What is needed
In the listing below, find the line containing "build_cover_frame()" and the line containing "bpy.data.objects.remove(obj)". Repeat exactly those two lines and every line between them, nothing more.

-=-=-=-=-

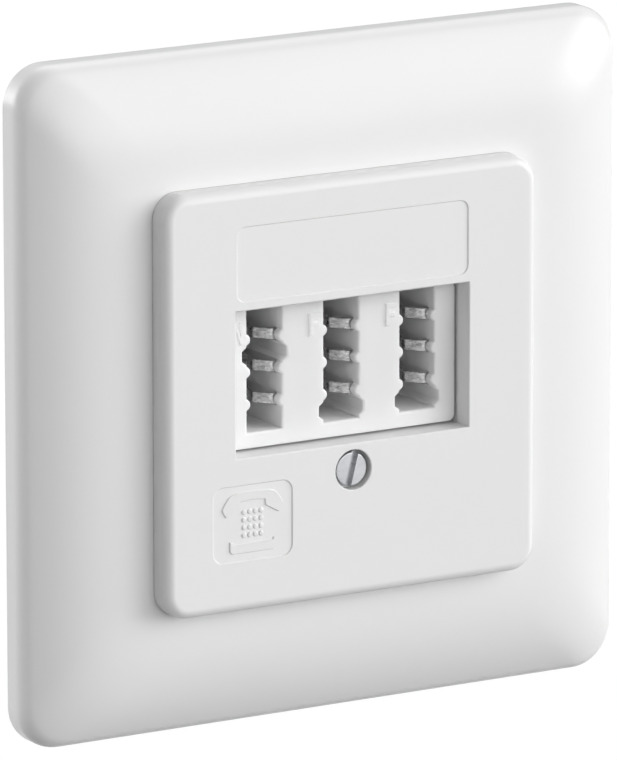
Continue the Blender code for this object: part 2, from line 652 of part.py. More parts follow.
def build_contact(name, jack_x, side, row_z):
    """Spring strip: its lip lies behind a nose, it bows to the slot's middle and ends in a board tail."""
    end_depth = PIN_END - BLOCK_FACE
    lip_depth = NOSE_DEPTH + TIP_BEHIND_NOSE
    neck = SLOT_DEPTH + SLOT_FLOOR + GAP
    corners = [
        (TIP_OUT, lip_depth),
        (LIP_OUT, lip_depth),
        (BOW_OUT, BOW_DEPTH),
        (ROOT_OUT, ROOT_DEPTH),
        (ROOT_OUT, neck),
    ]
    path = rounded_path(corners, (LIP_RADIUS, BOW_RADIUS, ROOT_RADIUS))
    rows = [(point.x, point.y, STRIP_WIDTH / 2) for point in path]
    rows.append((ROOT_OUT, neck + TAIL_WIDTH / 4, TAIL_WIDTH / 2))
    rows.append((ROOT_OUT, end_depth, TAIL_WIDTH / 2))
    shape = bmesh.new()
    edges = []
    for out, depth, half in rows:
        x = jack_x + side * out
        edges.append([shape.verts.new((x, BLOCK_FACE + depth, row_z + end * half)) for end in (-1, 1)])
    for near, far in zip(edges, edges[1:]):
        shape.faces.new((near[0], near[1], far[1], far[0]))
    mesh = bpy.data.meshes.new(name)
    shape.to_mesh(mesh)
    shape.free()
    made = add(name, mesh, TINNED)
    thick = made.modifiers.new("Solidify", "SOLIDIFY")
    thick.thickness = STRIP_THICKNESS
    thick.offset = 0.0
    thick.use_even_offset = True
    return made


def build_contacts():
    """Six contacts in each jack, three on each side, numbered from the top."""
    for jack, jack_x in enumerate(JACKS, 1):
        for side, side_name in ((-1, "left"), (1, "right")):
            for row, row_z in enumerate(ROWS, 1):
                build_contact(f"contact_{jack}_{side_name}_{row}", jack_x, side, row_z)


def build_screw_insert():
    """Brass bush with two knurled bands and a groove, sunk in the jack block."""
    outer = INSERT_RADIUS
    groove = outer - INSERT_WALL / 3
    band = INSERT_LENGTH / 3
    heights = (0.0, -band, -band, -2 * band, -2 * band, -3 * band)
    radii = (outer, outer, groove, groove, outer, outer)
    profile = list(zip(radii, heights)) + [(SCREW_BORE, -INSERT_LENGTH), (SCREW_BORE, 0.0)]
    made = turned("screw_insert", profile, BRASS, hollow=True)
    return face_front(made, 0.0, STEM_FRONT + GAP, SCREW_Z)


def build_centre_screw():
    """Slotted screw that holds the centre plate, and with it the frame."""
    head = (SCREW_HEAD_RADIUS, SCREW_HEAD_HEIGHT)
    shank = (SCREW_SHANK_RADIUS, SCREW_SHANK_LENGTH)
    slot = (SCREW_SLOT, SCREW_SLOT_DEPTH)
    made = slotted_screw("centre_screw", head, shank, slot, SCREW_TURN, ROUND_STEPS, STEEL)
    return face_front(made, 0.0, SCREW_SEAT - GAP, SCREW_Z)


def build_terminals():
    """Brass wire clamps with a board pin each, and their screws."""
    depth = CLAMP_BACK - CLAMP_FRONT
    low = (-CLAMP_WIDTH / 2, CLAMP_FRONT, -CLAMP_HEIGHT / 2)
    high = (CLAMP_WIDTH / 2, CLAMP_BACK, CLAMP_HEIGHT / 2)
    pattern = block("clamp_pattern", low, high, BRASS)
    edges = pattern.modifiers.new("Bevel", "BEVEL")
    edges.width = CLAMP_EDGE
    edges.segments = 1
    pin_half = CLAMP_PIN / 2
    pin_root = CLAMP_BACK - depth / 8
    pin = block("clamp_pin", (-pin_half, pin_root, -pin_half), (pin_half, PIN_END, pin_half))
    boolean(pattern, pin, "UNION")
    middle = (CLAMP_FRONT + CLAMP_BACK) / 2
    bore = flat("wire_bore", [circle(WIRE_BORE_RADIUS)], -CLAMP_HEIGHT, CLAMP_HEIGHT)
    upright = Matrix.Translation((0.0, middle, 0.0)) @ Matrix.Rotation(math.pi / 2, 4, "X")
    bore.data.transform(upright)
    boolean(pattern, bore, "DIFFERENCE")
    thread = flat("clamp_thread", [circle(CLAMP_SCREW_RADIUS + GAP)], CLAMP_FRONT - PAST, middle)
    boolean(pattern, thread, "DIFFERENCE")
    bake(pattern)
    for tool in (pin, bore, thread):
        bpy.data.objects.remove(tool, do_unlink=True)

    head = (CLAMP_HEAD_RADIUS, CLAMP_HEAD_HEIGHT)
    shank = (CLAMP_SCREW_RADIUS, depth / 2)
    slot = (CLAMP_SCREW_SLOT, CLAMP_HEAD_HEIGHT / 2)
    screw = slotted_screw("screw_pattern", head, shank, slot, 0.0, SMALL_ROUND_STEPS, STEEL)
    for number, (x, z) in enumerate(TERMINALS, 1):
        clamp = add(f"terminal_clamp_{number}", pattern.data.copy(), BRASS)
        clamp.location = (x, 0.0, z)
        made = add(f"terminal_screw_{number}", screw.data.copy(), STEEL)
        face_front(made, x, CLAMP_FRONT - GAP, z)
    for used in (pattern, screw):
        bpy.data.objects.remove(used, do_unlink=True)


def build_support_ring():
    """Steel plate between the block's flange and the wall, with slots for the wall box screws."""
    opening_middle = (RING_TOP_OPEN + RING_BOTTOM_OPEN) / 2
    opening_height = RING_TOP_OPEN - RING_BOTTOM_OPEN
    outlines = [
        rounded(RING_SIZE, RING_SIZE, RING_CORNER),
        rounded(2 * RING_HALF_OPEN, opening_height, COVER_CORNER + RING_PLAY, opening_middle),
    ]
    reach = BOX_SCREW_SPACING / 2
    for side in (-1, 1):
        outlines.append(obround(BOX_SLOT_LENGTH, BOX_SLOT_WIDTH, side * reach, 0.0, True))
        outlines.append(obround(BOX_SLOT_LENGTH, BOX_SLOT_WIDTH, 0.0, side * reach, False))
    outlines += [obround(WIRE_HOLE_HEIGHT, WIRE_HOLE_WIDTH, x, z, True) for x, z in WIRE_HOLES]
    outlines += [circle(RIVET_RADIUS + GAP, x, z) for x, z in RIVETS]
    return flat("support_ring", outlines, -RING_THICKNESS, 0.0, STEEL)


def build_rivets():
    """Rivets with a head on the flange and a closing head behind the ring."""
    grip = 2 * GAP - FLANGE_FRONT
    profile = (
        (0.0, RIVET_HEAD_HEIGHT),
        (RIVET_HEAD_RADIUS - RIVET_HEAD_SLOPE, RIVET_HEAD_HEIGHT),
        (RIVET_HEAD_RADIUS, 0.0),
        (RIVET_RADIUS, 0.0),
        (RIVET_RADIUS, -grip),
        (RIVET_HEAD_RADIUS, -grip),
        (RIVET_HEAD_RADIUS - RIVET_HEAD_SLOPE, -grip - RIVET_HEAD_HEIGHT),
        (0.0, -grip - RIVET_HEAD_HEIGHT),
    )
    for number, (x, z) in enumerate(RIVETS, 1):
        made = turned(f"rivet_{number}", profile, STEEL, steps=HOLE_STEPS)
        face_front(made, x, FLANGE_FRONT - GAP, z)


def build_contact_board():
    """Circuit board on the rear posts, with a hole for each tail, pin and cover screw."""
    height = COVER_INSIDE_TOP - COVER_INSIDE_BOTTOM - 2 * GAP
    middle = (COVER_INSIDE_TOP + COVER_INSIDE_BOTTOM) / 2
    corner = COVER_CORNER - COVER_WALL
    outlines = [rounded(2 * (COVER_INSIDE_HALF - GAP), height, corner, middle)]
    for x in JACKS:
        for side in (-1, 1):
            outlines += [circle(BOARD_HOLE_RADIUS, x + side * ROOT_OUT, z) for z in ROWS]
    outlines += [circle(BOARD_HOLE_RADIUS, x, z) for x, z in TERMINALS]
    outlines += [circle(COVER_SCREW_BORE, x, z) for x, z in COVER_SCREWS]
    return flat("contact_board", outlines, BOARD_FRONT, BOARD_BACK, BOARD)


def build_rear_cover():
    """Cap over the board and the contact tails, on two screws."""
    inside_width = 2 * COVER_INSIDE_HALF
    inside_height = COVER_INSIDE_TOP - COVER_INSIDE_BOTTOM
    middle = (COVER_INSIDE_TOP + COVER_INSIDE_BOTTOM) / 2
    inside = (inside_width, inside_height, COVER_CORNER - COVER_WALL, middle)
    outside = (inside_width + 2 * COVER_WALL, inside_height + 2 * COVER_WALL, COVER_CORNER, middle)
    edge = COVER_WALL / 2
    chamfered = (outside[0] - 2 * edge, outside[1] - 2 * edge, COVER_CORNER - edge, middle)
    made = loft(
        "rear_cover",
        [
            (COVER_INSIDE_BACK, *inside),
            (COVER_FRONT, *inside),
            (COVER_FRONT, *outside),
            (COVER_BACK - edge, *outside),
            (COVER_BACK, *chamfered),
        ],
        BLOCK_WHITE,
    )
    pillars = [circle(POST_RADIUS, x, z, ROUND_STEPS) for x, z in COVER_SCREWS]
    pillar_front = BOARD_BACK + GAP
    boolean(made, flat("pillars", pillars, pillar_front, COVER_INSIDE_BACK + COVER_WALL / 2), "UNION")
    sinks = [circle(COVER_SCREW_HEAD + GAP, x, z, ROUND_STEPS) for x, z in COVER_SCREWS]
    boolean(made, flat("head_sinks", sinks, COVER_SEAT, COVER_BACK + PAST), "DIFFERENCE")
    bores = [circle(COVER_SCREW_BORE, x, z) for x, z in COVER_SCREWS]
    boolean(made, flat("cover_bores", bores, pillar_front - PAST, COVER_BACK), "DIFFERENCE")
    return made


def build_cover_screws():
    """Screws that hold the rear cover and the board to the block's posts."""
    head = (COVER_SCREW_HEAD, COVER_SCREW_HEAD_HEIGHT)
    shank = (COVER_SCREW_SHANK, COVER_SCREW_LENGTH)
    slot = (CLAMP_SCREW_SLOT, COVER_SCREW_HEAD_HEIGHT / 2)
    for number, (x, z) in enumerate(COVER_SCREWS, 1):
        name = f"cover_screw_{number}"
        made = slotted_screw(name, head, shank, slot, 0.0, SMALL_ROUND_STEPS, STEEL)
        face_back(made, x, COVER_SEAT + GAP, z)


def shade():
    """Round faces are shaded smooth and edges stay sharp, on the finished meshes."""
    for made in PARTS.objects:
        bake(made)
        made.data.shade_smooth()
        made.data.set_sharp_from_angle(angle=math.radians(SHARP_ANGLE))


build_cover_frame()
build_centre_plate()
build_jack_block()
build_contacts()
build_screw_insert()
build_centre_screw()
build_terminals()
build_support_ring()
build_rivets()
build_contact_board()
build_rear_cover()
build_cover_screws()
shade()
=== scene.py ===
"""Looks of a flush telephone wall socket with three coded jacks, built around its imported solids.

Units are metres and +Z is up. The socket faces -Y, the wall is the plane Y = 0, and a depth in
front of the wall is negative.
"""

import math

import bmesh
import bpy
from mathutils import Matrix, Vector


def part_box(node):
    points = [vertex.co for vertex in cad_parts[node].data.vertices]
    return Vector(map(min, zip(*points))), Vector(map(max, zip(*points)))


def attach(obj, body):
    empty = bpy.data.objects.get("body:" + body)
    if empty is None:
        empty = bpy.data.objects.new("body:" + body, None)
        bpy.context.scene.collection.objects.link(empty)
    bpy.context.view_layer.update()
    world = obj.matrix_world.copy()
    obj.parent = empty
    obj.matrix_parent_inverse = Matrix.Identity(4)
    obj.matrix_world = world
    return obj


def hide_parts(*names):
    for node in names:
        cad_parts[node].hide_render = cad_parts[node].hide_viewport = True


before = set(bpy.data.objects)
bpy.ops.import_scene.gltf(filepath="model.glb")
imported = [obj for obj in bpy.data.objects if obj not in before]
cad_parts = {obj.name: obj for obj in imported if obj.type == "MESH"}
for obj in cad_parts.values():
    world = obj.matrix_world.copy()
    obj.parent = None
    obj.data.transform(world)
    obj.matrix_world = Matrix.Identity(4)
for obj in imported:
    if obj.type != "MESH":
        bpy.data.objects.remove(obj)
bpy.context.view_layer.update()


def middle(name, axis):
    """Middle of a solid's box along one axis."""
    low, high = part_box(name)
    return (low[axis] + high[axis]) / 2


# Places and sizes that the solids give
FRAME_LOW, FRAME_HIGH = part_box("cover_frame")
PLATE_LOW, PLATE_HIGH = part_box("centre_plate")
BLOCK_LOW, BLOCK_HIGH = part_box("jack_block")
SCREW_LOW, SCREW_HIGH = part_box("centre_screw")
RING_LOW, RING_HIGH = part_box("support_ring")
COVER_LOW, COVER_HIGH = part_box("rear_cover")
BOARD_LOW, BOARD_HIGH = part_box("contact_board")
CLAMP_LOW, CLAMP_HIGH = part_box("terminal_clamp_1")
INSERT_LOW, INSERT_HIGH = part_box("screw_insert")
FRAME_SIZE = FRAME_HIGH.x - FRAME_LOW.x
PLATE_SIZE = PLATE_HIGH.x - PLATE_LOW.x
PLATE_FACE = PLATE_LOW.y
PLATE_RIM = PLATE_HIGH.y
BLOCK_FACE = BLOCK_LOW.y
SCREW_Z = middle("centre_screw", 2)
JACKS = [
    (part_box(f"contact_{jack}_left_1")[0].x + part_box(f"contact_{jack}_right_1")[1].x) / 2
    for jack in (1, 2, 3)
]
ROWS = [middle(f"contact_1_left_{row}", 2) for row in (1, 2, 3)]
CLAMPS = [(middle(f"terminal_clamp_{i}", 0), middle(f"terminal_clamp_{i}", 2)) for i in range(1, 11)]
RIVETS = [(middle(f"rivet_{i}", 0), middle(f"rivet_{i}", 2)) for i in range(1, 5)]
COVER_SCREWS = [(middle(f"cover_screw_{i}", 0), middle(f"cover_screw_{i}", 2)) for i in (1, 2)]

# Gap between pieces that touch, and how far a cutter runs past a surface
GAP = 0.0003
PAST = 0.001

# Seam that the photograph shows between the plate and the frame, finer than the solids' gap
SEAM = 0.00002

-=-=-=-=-

Solved problem
build_cover_frame()
build_centre_plate()
build_jack_block()
build_contacts()
build_screw_insert()
build_centre_screw()
build_terminals()
build_support_ring()
build_rivets()
build_contact_board()
build_rear_cover()
build_cover_screws()
shade()
=== scene.py ===
"""Looks of a flush telephone wall socket with three coded jacks, built around its imported solids.

Units are metres and +Z is up. The socket faces -Y, the wall is the plane Y = 0, and a depth in
front of the wall is negative.
"""

import math

import bmesh
import bpy
from mathutils import Matrix, Vector


def part_box(node):
    points = [vertex.co for vertex in cad_parts[node].data.vertices]
    return Vector(map(min, zip(*points))), Vector(map(max, zip(*points)))


def attach(obj, body):
    empty = bpy.data.objects.get("body:" + body)
    if empty is None:
        empty = bpy.data.objects.new("body:" + body, None)
        bpy.context.scene.collection.objects.link(empty)
    bpy.context.view_layer.update()
    world = obj.matrix_world.copy()
    obj.parent = empty
    obj.matrix_parent_inverse = Matrix.Identity(4)
    obj.matrix_world = world
    return obj


def hide_parts(*names):
    for node in names:
        cad_parts[node].hide_render = cad_parts[node].hide_viewport = True


before = set(bpy.data.objects)
bpy.ops.import_scene.gltf(filepath="model.glb")
imported = [obj for obj in bpy.data.objects if obj not in before]
cad_parts = {obj.name: obj for obj in imported if obj.type == "MESH"}
for obj in cad_parts.values():
    world = obj.matrix_world.copy()
    obj.parent = None
    obj.data.transform(world)
    obj.matrix_world = Matrix.Identity(4)
for obj in imported:
    if obj.type != "MESH":
        bpy.data.objects.remove(obj)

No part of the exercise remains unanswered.